What “guaranteed” can honestly look like: the MJC Card
The MJC Card from Monetary Jewelers is in-house revolving credit, and the company underwrites its own customers. Here is the honest version of the promise — no inflated headline.
You can apply with no hard credit check. The MJC Card application performs no hard credit inquiry at any step, so applying does not put a hard pull on your report. “No credit check to apply” is accurate here. What it is not is a guarantee that everyone is approved — it is still an application, and that honesty is the point.
The terms are published before you commit. The standard down payment is 34%. The balance is revolving at a 19.90% APR with no set payoff period and no prepayment penalty. The minimum monthly payment is fixed: the greater of $50 or 7% of the original amount financed. Because it is fixed from the original amount financed, the payment does not move around on you month to month.
On-time activity actually counts. Payment activity is reported monthly to credit bureaus. That is the part most “100% approval” lease offers leave out, and it is the reason the purchase can support your credit history instead of disappearing into a private rental ledger.
Two worked examples
A $1,550 ring: 34% down is about $527, leaving roughly $1,023 financed. The fixed minimum is 7% of $1,023, which is about $71.61 a month — above the $50 floor, so the 7% figure applies. Paying more than the minimum reduces total interest and shortens payoff, with no penalty for doing so.
A $2,000 ring: 34% down is $680, leaving $1,320 financed. The fixed minimum is 7% of $1,320, or $92.40 a month, because that exceeds the $50 floor. Same structure, predictable from day one.
No mystery markup, no “guaranteed approval” asterisk — a real application, real terms, and reporting that makes on-time payments worth something. If you want to see where your score sits before you shop, the credit score to finance an engagement ring guide walks through it, and you can review full terms and apply on Build Your Credit.
Before you apply anywhere: a 30-second checklist
Run any “guaranteed” or “100% approval” jewelry offer through these five questions:
- Credit or lease? A credit account underwrites you and can report to bureaus. A lease rents you the item and usually does not.
- Hard pull, soft pull, or none? “No credit check” should mean no hard pull. Confirm it.
- Does it report to the bureaus? If on-time payments do not report, the financing does nothing for your credit.
- What is the total cost? Down payment plus every payment to the end. Compare it to the cash price.
- What does “guaranteed” actually guarantee? Application or approval. Get the answer before you submit your information.
If a financing page will not answer these, treat the silence as the answer.
FAQ
Is guaranteed jewelry financing real?
Guaranteed application is real and common — you can apply regardless of credit. Guaranteed approval is almost never literally true for a credit account, because approving you is when the lender accepts risk.
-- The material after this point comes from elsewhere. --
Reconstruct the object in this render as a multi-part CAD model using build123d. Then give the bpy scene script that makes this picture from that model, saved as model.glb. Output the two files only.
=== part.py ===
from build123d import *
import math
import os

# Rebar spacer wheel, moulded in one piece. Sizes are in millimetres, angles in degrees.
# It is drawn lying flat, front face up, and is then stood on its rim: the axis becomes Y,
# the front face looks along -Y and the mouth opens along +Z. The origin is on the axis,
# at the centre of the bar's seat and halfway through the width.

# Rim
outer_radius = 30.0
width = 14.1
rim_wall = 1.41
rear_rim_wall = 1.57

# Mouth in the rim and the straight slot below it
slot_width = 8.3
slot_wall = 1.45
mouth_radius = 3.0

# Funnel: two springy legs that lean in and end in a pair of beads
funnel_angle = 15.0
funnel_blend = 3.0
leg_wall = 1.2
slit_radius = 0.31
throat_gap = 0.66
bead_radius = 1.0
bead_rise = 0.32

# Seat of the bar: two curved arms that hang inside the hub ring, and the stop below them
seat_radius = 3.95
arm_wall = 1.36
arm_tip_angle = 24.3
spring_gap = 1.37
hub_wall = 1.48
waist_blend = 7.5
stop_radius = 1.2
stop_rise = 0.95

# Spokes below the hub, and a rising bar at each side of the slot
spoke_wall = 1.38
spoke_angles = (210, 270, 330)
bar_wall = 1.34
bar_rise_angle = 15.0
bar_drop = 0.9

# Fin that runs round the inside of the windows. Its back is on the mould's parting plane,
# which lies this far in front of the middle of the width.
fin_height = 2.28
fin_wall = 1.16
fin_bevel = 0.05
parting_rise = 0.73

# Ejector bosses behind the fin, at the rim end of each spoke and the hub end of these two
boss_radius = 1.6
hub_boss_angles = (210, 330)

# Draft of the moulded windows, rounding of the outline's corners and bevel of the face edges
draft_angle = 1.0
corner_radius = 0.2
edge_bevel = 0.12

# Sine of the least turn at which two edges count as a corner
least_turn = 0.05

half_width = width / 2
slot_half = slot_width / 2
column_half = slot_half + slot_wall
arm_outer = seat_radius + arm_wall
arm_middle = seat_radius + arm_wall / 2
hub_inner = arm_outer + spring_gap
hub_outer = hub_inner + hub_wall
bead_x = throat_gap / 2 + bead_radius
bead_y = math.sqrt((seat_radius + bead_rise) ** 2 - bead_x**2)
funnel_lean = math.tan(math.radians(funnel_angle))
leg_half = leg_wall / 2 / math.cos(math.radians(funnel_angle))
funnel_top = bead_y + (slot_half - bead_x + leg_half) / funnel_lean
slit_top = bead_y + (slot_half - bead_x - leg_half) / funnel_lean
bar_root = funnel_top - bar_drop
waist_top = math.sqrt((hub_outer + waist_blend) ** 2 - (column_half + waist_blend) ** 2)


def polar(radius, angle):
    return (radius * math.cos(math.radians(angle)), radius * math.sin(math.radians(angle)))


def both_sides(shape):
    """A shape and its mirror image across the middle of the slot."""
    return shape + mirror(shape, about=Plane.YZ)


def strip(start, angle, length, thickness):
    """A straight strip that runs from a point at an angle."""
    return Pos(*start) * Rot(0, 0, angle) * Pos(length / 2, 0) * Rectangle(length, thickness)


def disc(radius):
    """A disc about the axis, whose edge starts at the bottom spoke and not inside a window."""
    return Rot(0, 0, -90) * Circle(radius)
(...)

Many “guaranteed approval” jewelry offers are lease-to-own agreements, where approval is easy because the store keeps the item’s title until you finish paying.
What is the difference between guaranteed approval and 100% approval?
In practice, very little. Both are headlines that usually mean the store will accept your application and that the underlying offer is easy to qualify for — often because it is a lease rather than credit. Neither phrase tells you the cost or whether the account reports to the credit bureaus, which are the two things that actually matter.
Does “no credit check” jewelry financing mean no review at all?
No. “No credit check” usually means no hard credit pull, which is helpful, but a soft check or an income and identity review can still apply, and the lender can still decline. It also says nothing about cost or credit reporting. See the difference between no credit check and no credit needed jewelry financing.
Why do “everyone qualifies” offers cost more?
Because the easy approval is usually a lease-to-own structure. The leasing company owns the item until you complete the buyout, so it takes little risk and prices that convenience in — the total paid often runs well above the cash price, and many lease programs do not report on-time payments to the bureaus.
Does the MJC Card guarantee approval?
No, and that is the honest answer. The MJC Card is an application for in-house revolving credit. What it does offer is no hard credit check to apply, published terms (34% down, 19.90% APR, a fixed minimum payment of $50 or 7% of the original amount financed), and payment activity reported monthly to credit bureaus. You can review the terms and apply on the Build Your Credit page.
What should I verify before applying for “guaranteed” jewelry financing?
Confirm four things: whether it is credit or a lease, whether applying triggers a hard pull, whether on-time payments report to the bureaus, and the total cost from down payment through the final payment. If a page will not tell you, that is your answer.